I fluv the green zebras - alongside Black Russians they’re one of the best-tasting tomatoes I’ve grown. In SE Aus at least, they have the added advantage of being relatively invisible to the sorts of things that would normally eat red tomatoes off the plant. We’ve had ring-tailed and brush-tailed possums eat ripe tomatoes off the vine the day before they were to be picked, and the occasional ones lost to fruit bats, but the green zebras seem to be immune.

Home-grown tomatoes in panzanella is one of the highlights of summer .


Volunteer tomato growing from under my grill


I might have to send you some. The other plants growing around the corn are black beans, zucchini and summer squash. They’ve just started making flower buds, we are going to have way too much.

@DukeTrout: I keep finding volunteer tomatillos in all my flower beds. :woman_shrugging:


Compost escapees?


Maybe someone else’s? We haven’t planted them in about a decade and generally don’t ever buy them.
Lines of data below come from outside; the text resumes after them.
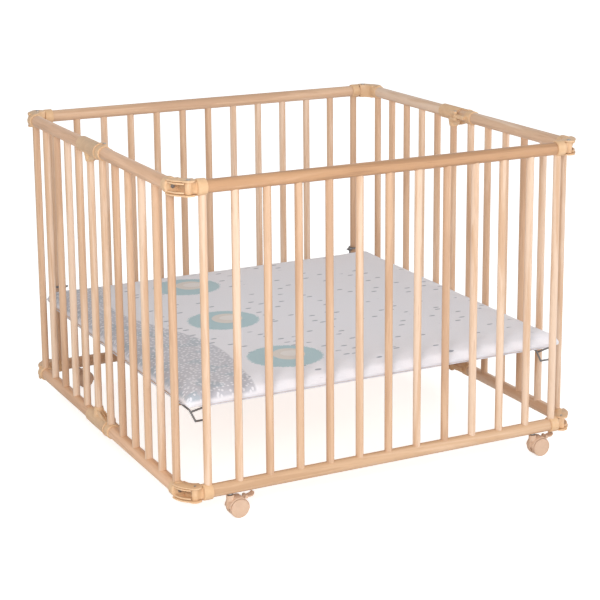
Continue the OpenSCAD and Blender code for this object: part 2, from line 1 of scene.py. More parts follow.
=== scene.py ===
"""The looks of a folding playpen: lacquered beech, moulded cream fittings and a padded floor.

Metres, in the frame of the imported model: X along the front, Y to the back, Z up.
"""
import json
import math

import bmesh
import bpy
from mathutils import Matrix, Vector


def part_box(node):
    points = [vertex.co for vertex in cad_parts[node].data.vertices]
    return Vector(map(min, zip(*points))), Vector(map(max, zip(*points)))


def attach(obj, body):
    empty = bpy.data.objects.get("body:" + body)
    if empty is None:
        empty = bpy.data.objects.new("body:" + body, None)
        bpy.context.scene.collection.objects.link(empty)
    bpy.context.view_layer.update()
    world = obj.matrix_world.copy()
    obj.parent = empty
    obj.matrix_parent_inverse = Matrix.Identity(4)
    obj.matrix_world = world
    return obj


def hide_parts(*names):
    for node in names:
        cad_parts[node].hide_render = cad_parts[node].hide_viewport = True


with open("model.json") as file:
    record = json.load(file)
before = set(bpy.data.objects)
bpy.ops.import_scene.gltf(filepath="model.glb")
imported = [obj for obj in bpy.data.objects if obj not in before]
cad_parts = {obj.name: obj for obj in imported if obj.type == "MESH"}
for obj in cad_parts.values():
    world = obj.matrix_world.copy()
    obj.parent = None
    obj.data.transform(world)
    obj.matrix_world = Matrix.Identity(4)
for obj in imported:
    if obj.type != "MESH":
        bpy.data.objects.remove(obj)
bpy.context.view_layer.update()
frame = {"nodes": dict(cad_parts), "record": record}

NODES = frame["nodes"]
SCENE = bpy.context.scene

# ---------- the pen's main places, read from the frame ----------

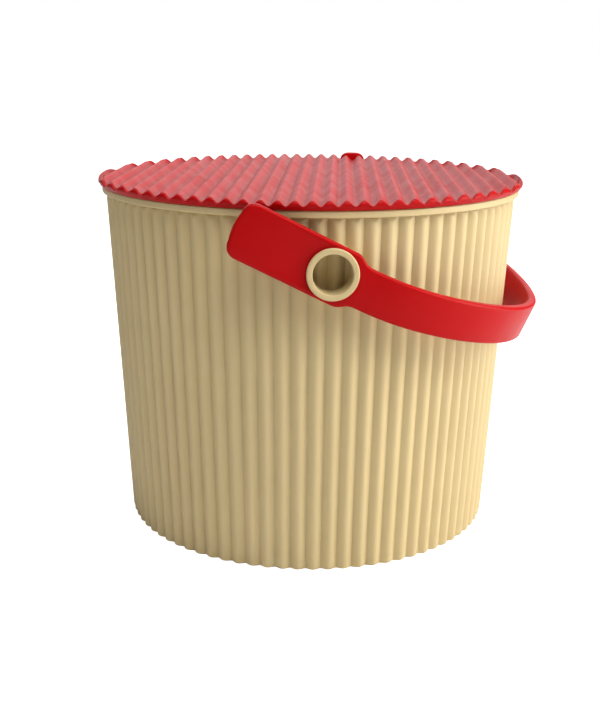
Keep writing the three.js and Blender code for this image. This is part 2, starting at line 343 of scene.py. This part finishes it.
def rgba(values, scale=1.0):
    return (*(min(1.0, v * scale) for v in values), 1.0)


def moulded_plastic(name, base, deep, roughness, foot=None):
    """Satin moulded plastic: clouded colour, fine grain, handling scuffs, and painted shade in its grooves,
    mottled like dust.
    """
    n = Nodes(name)
    clouds = n.ramp(n.noise(9.0, detail=3.0), 0.35, 0.65)
    tone = n.mix(n.math("MULTIPLY", clouds, 0.35), rgba(base), rgba(deep))
    groove = n.add("ShaderNodeAttribute", attribute_name="groove").outputs["Fac"]
    # Painted shade: the colour darkens towards the groove bottoms by the groove depth, mottled by a
    # dust-like noise.
    groove_shade_and_dust = n.math("MULTIPLY", n.math("POWER", groove, 3.0), n.ramp(n.noise(30.0), 0.3, 0.7, 0.25, 0.7))
    tone = n.mix(groove_shade_and_dust, tone, rgba(deep, 0.9))

    streaks = n.noise(260.0, detail=4.0, rough=0.6, stretch=(1.0, 1.0, 0.12))
    scuffs = n.ramp(streaks, 0.66, 0.74)
    worn_spots = n.ramp(n.noise(16.0, detail=1.0), 0.5, 0.62)
    scuffs = n.math("MULTIPLY", scuffs, worn_spots)
    if foot:
        height = n.add("ShaderNodeSeparateXYZ", {"Vector": n.place}).outputs["Z"]
        low = n.ramp(height, foot, 0.0, 0.25, 1.0)
        scuffs = n.math("MULTIPLY", scuffs, low)
        grime = n.math("MULTIPLY", n.ramp(height, foot / 3, 0.0), n.ramp(n.noise(70.0), 0.4, 0.7, 0.0, 0.3))
        tone = n.mix(grime, tone, rgba(deep, 0.8))
    tone = n.mix(n.math("MULTIPLY", scuffs, 0.22), tone, rgba(base, 1.35))
    n.put(n.shader.inputs["Base Color"], tone)

    matt = n.ramp(n.noise(48.0, detail=4.0), 0.3, 0.7, roughness - 0.05, roughness + 0.06)
    n.put(n.shader.inputs["Roughness"], n.math("ADD", matt, n.math("MULTIPLY", scuffs, 0.15)))

    grain = n.bump(n.noise(2600.0, detail=2.0), 0.12, 0.00012)
    flow = n.bump(n.noise(55.0, detail=1.0), 0.05, 0.0012, grain)
    n.put(n.shader.inputs["Normal"], flow)
    n.shader.inputs["IOR"].default_value = 1.49
    return n


def shell_plastic(name, settings):
    n = moulded_plastic(name, settings.finish.shell, settings.finish.shell_deep,
                        settings.finish.shell_roughness, foot=0.045)
    n.shader.inputs["Specular IOR Level"].default_value = 0.3
    n.shader.inputs["Subsurface Weight"].default_value = 0.06
    n.shader.inputs["Subsurface Radius"].default_value = (0.004, 0.0025, 0.0012)
    n.shader.inputs["Subsurface Scale"].default_value = 1.0
    return n.material


def red_plastic(name, settings):
    n = moulded_plastic(name, settings.finish.red, settings.finish.red_deep,
                        settings.finish.red_roughness)
    n.shader.inputs["Specular IOR Level"].default_value = 0.12
    return n.material


# ---- Shell ----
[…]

I think we had our fill of green salsa the two years we grew them on purpose.


My runner beans are growing up to the giant’s castle, I am hopeful of a crop. Peas have died, possibly at the paws of squirrel (who I caught chomping). Tomatoes pretty disappointing so far.

Snap, but apparently that is what they do.

Have been frequently visited by a wren, which is a delight, I might settle for that.